Here are some examples:
Example 1: Vehicle Loan Default
A person purchases a new truck using a loan from a bank. After several months, they lose their job and are unable to make the monthly loan payments. According to the loan agreement, the bank has a security interest in the truck. After the borrower misses multiple payments, the bank sends a team to repossess the truck from the borrower's driveway. The bank will then typically sell the truck to recoup some of its losses.
This illustrates repossession because the bank, as the lender, takes back the truck (the collateral) due to the borrower's failure to meet their payment obligations.
Example 2: Rent-to-Own Furniture Agreement
A family enters into a rent-to-own agreement for a new living room set. Under the terms, they make weekly payments, and after a certain period, they would own the furniture outright. However, after several months, they fall behind on their payments. The rental company then sends a representative to repossess the furniture from the family's home.
This demonstrates repossession as the rental company reclaims the furniture because the family defaulted on the payment terms of their agreement, which effectively allowed the company to maintain ownership until all payments were made.
Example 3: Business Equipment Financing
A small bakery takes out a loan to purchase a new commercial oven, with the oven itself serving as collateral for the loan.

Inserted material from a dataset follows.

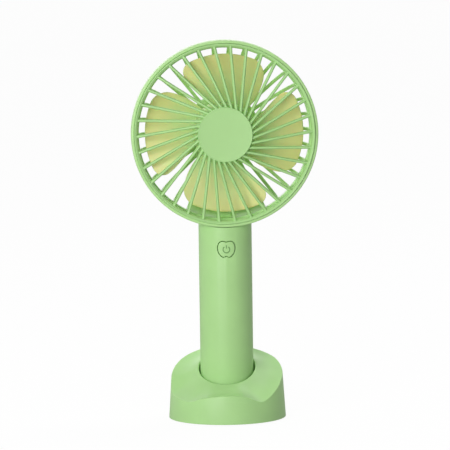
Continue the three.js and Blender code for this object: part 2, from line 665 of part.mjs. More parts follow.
function makeFrontGuard() {
  const ring = turnedY([
    [GUARD_INNER_R, -13.4], [GUARD_INNER_R + 0.6, -15.5], [GUARD_OUTER_R - 0.4, GUARD_FRONT_Y],
    [GUARD_OUTER_R, -16.1], [GUARD_OUTER_R, GUARD_SKIRT_Y], [GUARD_OUTER_R - 1.2, GUARD_SKIRT_Y],
    [GUARD_OUTER_R - 1.2, -12.5], [GUARD_INNER_R, -13.0], [GUARD_INNER_R, -13.4],
  ]);
  const hub = turnedY([
    [0, -20.3], [GUARD_HUB_R - 0.7, -20.4], [GUARD_HUB_R - 0.5, GUARD_HUB_FRONT_Y],
    [GUARD_HUB_R - 0.2, GUARD_HUB_FRONT_Y], [GUARD_HUB_R, -20.3], [GUARD_HUB_R, GUARD_HUB_REAR_Y],
    [GUARD_HUB_R - 1.5, GUARD_HUB_REAR_Y], [GUARD_HUB_R - 1.5, -18.8], [0, -18.8],
  ], MEDIUM);
  let guard = joined(ring, hub);
  for (let k = 0; k < SPOKES; k += 1) {
    const outer = onHead(spokeAngle(k), GUARD_INNER_R + SPOKE_FOOT, -14.7);
    const inner = onHead(spokeAngle(k) + SPOKE_SLANT, GUARD_HUB_R - 0.8, -18.9);
    guard = joined(guard, frontSpoke(outer, inner));
  }
  for (const angle of LUG_ANGLES) {
    const [from, to] = [angle - LUG_HALF_ANGLE, angle + LUG_HALF_ANGLE];
    guard = joined(guard, arcBlock(GUARD_OUTER_R - 0.6, LUG_OUTER_R, from, to, LUG_FRONT_Y, LUG_REAR_Y));
  }
  place(head, 'front_guard', guard, plastic(LIME, 0.45));
}

// ---------------------------------------------------------------- rotor

// Quadratic through three [input, output] pairs.
function throughThree([x0, y0], [x1, y1], [x2, y2]) {
  return (x) => (y0 * (x - x1) * (x - x2)) / ((x0 - x1) * (x0 - x2))
    + (y1 * (x - x0) * (x - x2)) / ((x1 - x0) * (x1 - x2))
    + (y2 * (x - x0) * (x - x1)) / ((x2 - x0) * (x2 - x1));
}

// Clockwise angles of a blade's two edges, in degrees from its middle, by radius.
const leadingEdge = throughThree([20.3, 46], [31.9, 40], [39.5, 34.4]);
const trailingEdge = throughThree([20.0, -26], [34.7, -35], [40.5, -35.3]);

function bladeEdges(r) {
  const intoCorner = THREE.MathUtils.clamp(r - (ROTOR_TIP_R - BLADE_CORNER_R), 0, BLADE_CORNER_R);
  const inset = (BLADE_CORNER_R - Math.sqrt(BLADE_CORNER_R ** 2 - intoCorner ** 2)) / r / RAD;
  return [trailingEdge(r) + inset, leadingEdge(r) - inset];
}

function makeBlade(middle) {
  const corner = ROTOR_TIP_R - BLADE_CORNER_R;
  const radii = [
    ROTOR_HUB_R - 0.8, (ROTOR_HUB_R + corner) / 2,
    ...[0, 0.6, 0.88, 1].map((part) => corner + BLADE_CORNER_R * part),
  ];
  const steps = 6;
  const sections = radii.map((r) => {
    const [from, to] = bladeEdges(r);
    const front = [];
    const back = [];
    for (let i = 0; i <= steps; i += 1) {
      const degrees = from + ((to - from) * i) / steps;
      const y = BLADE_MID_Y + BLADE_RISE_PER_RAD * degrees * RAD;
      front.push(onHead(middle + degrees, r, y - BLADE_THICKNESS / 2));
      back.unshift(onHead(middle + degrees, r, y + BLADE_THICKNESS / 2));
    }
    return [...front, ...back];
  });
  return loft(sections);
}

function makeRotor() {
  const inner = ROTOR_HUB_R - ROTOR_HUB_WALL;
  let rotor = turnedY([
    [0, ROTOR_HUB_FRONT_Y], [ROTOR_HUB_R - 1.5, ROTOR_HUB_FRONT_Y],
    [ROTOR_HUB_R, -13.3], [ROTOR_HUB_R, ROTOR_HUB_REAR_Y],
    [inner, ROTOR_HUB_REAR_Y], [inner, -13.2], [3.2, -13.2], [3.2, -6.0], [SHAFT_R + GAP, -6.0],
    [SHAFT_R + GAP, -13.4], [0, -13.4],
  ], MEDIUM);
  for (let k = 0; k < BLADES; k += 1) {
    rotor = joined(rotor, makeBlade(BLADE_FIRST + (360 / BLADES) * k));
  }
  place(head, 'fan_rotor', rotor, plastic(OLIVE, 0.5));
  place(head, 'motor_shaft', cylinderY(SHAFT_R, -13.1, 8.0, 0, 0, MEDIUM), metal(0xc9ccd0, 0.2));
}

// ---------------------------------------------------------------- motor

function makeMotor() {
  const can = turnedY([
    [0, 8.3], [SHAFT_R + GAP, 8.3], [SHAFT_R + GAP, -4.2], [2.6, -4.2], [2.6, MOTOR_FRONT_Y],
    [MOTOR_R, MOTOR_FRONT_Y], [MOTOR_R, MOTOR_REAR_Y], [0, MOTOR_REAR_Y],
  ], MEDIUM);
  place(head, 'motor_can', can, metal(0xb4b7bb, 0.3));
  const endBell = cylinderY(8.9, MOTOR_REAR_Y + GAP, 13.6, 0, 0, MEDIUM);
  place(head, 'motor_end_bell', endBell, plastic(0x262628, 0.6));

  const plateRear = MOTOR_FRONT_Y - GAP;
  const plateFront = plateRear - 1;
  const arm = block([-CLAMP_SCREW_X, CLAMP_SCREW_X], [plateFront, plateRear], [-1.9, 1.9]);
  const ends = [-CLAMP_SCREW_X, CLAMP_SCREW_X].map((x) => cylinderY(1.9, plateFront, plateRear, x, 0));
  const holes = [-CLAMP_SCREW_X, CLAMP_SCREW_X].map((x) => cylinderY(1.0, -8, 0, x, 0, TINY));
  const plate = cut(
    joined(cylinderY(8.5, plateFront, plateRear, 0, 0), arm, ...ends),
    cylinderY(2.9, -8, 0, 0, 0),
    ...holes,
  );
  place(head, 'motor_clamp_plate', plate, metal(0xaeb1b5, 0.35));
  for (const [side, x] of [['left', -CLAMP_SCREW_X], ['right', CLAMP_SCREW_X]]) {
    const screw = joined(
      cylinderY(1.6, plateFront - GAP - 0.8, plateFront - GAP, x, 0),
      cylinderY(0.7, plateFront - GAP - 0.2, 6.5, x, 0, TINY),
    );
    place(head, `motor_screw_${side}`, screw, metal(0xb9bcc0, 0.3));
  }
}

// Motor leads: out of the end bell, down the channel in the bowl, through the neck to the board.
function makeMotorLeads() {
  for (const [name, side, color] of [['red', 1, 0xb5342c], ['black', -1, 0x222224]]) {
    const x = 0.85 * side;
    const channel = [76, 62, 48, 34, 24].map((t) => {
      const [, y, z] = onHead(180, ...bowlPoint(t, -DUCT_BORE_DEPTH / 2));
      return [x, y, z + HEAD_Z];
    });
    const route = [
      [x, 12.4, HEAD_Z - 9.5], [x, 12.7, HEAD_Z - 12], [x, 13.4, HEAD_Z - 17],
      ...channel,
      [x, 1.7, 108.8], [x, 1.6, 106], [3.2 * side, 2.4, 104.2],
      [5.0 * side, 4.0, 101.6], [5.0 * side, 4.8, BOARD_TOP_Z + 0.4],
    ];
    place(fan, `motor_lead_${name}`, lead(route), plastic(color, 0.5));
  }
}

makeStand();
makeHandle();
makeElectrics();
makeButton();
makeRearGuard();
makeFrontGuard();
makeRotor();
makeMotor();
makeMotorLeads();

export default fan;
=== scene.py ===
"""Looks of the handheld electric fan and its desk stand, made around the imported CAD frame.

Frame: +Z up, the fan blows towards -Y, and +X is to the right of somebody who looks at its front.
Meshes are worked out in millimetres and scaled to metres when a piece is published.
Angles on the head run clockwise from the top, as seen from the front. Azimuths on the handle and the stand
run from the front (-Y) towards +X.
"""
import math

import bmesh
import bpy
from mathutils import Matrix, Vector


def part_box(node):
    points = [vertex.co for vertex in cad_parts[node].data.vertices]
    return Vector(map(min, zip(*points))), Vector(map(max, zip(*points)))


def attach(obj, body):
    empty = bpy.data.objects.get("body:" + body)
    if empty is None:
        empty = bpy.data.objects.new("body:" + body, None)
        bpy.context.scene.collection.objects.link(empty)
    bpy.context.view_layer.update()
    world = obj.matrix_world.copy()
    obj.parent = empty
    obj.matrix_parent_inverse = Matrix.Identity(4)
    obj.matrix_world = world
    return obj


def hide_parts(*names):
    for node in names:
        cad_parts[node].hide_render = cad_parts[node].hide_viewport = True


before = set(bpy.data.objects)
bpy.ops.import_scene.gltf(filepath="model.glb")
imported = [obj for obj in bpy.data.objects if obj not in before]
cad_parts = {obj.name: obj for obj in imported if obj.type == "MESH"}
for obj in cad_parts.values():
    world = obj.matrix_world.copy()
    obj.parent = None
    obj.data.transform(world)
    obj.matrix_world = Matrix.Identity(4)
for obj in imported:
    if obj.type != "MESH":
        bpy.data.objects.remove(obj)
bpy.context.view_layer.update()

MM = 0.001


def corner(node, which, axis):
    """One coordinate of a CAD node's lowest (0) or highest (1) corner, in millimetres."""
    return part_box(node)[which][axis] / MM


# ---- driving dimensions

GAP = 0.3
ROUND = 192  # sides of the large round parts
SMALL = 48  # sides of the small ones
WIDE = 40  # half width of a cutter that reaches past the handle
HIGH = 200  # top of a cutter that reaches past the handle
SHARP_ANGLE = 32  # an edge with a larger angle than this, in degrees, is shaded sharp

# Head
HEAD_Z = (corner("front_guard", 0, 2) + corner("front_guard", 1, 2)) / 2
RIM_R = corner("rear_guard", 1, 0)
RIM_FRONT_Y = -15.2
RIM_REAR_Y = -2.6
RIM_BEVEL_Y = RIM_REAR_Y - 1.6
RIM_INNER_R = RIM_R - 1.6
SEAT_INNER_R = RIM_R - 4.3
SEAT_FRONT_Y = -8.0
GUARD_R = RIM_INNER_R - 0.12
GUARD_INNER_R = RIM_R - 3.8
GUARD_FRONT_Y = -16.4
GUARD_SKIRT_Y = -8.6
GUARD_HUB_R = 14.8
GUARD_HUB_FRONT_Y = corner("front_guard", 0, 1)
GUARD_HUB_REAR_Y = -17.4
GUARD_PLATE_FRONT_Y = -20.3
GUARD_PLATE_REAR_Y = -18.8
SPOKES = 34
SPOKE_PITCH = 360 / SPOKES
SPOKE_FIRST = 4.27
SPOKE_SLANT = 22
FRONT_SPOKE_CREST = 0.8  # width at the front of the tapered section
FRONT_SPOKE_BASE = 1.9
FRONT_SPOKE_DEPTH = 1.8
FRONT_SPOKE_FLARE = 0.3  # share by which a spoke is wider at its two ends
FRONT_SPOKE_RIM_Y = -14.7  # middle of a spoke where it meets the ring
FRONT_SPOKE_HUB_Y = -18.9  # and where it meets the hub
LUG_ANGLES = (30, 150, 270)
LUG_HALF_ANGLE = 4.5
LUG_R = 49.5
LUG_SLOT_R = LUG_R + GAP
LUG_FRONT_Y = -11.2
LUG_REAR_Y = -9.6
LOCK_TURN = 15

# Rear guard: the spokes follow a quarter ellipse from the rim back to the hub
BOWL_FRONT_Y = -5.0
BOWL_DEPTH = 21.0
BOWL_RIM_R = RIM_R - 3.0
BOWL_END = 94  # how far along the bowl the spokes run, where 90 is the hub's edge
REAR_HUB_R = 20.3
REAR_HUB_FRONT_Y = 13.6
REAR_HUB_REAR_Y = 17.1
REAR_SPOKE_WIDTH = 1.9
REAR_SPOKE_DEPTH = 2.2
REAR_SPOKE_FLARE = 0.4
DUCT_WIDTH = 6.4  # closed duct for the motor leads, down the middle of the bowl
DUCT_INWARD = 2.8
DUCT_BORE_WIDTH = 3.6
DUCT_BORE_DEPTH = 2.1
WEB_FIRST_SPOKE = 14
WEB_LAST_SPOKE = 19
WEB_HALF_THICKNESS = 0.9
TONGUE_HALF_WIDTH = 7  # the tongue under the rim is screwed between the handle's shells
TONGUE_FRONT_Y = -4.0
TONGUE_REAR_Y = -1.2
TONGUE_BOTTOM_Z = 97
TONGUE_TOP_Z = 109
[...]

Due to unforeseen business challenges, the bakery struggles financially and misses several loan payments to the equipment financing company. After proper notification, the financing company arranges to repossess the commercial oven from the bakery.
This example shows repossession where the financing company takes back the oven (the business equipment used as collateral) because the bakery failed to uphold its end of the loan agreement by not making the required payments.
Simple Definition
To repossess means for a lender or creditor to take back property that was used as collateral for a loan. This action typically occurs when the borrower fails to make agreed-upon payments, thereby defaulting on the loan agreement.